赤十字社が「人道上の危機」という表現を使ったのは危機状態にあることを多くの人に知ってもらう必要があったためでしょう。それでは実際にはどれほどのニーズがあるのでしょうか。2015〜16年度で、緊急外来でイングランド地方のNHSの病院を訪れた人の数は、過去最高の2300万人近くになりました。前年から70万人増です。また、ナフィールド財団の調べによると、昨年12月、同地方でセカンダリー・ケアを行う「NHS ホスピタル・トラスト」の3分の1(152のうち50)では「患者に十分なケアができない」状態に置かれたそうです。電話相談サービス「NHS111」は昨年11月、約117万件の電話を受け取りました。2013年春時点では40万件ほどでしたので、3年半で倍以上になってしまいました。

NHSは緊急外来患者が病院到着後4時間以内に何らかの医療処置が行われることを目標としていますが、最新の数字(昨年11月)によると達成率は88.4%にとどまりました。
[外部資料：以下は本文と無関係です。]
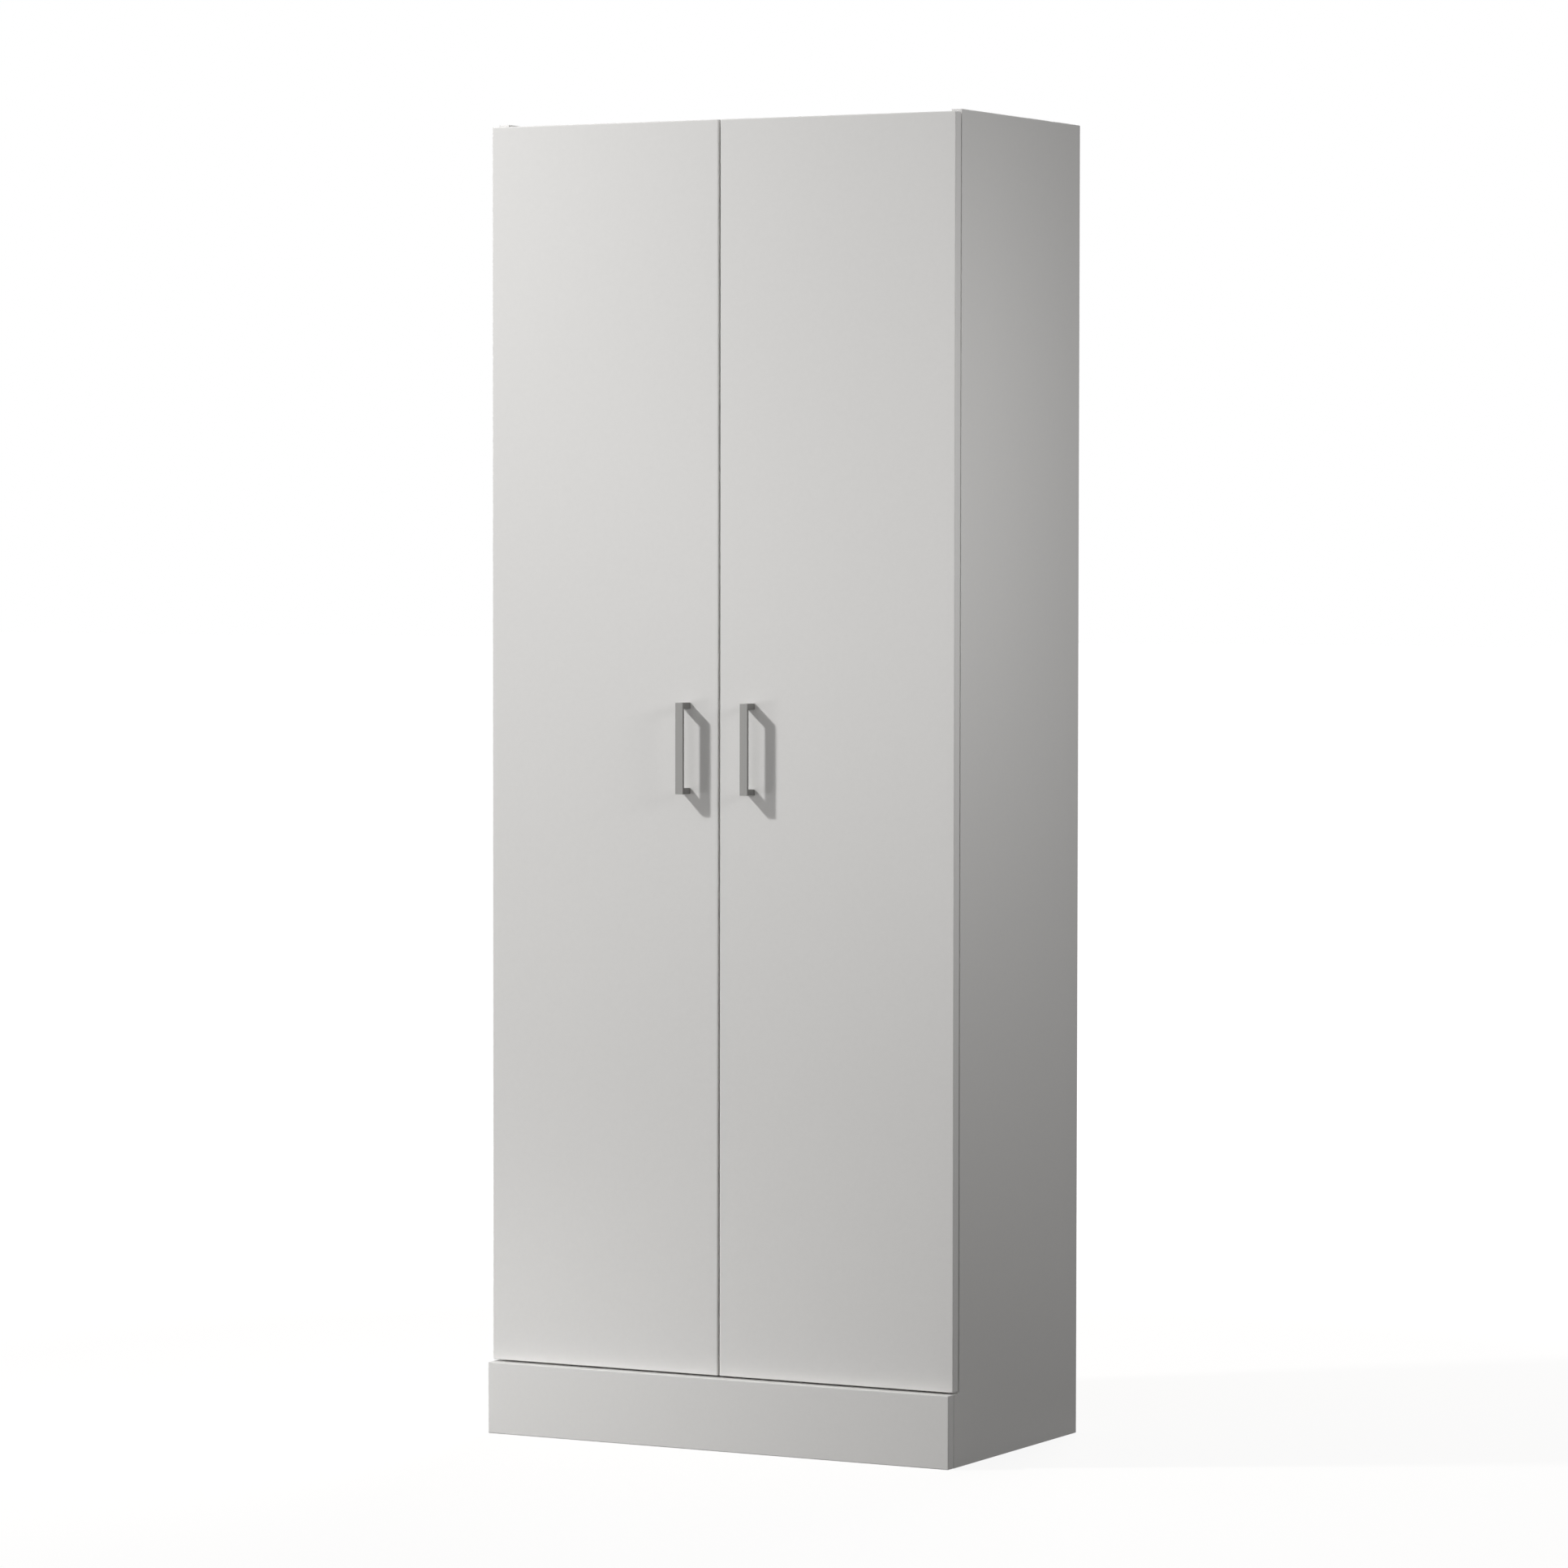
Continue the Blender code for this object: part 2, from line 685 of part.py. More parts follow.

緊急外来の増加は通常の医療サービスに遅れをもたらすことになります。

政府は「NHSには十分な資金を投入している」と説明していますが、11日に下院の小委員会に召喚された、病院を代表する「NHS プロバイダーズ」のクリス・ホプソン氏は「NHSが達成するべきと期待されていることを成し遂げるほどの十分な資金はない」と述べています。今月末にかけて緊急外来の患者がますます増加すると予測される中、NHS イングランドは緊急外来を避け、薬局や電話相談のNHS111を利用することを勧めています。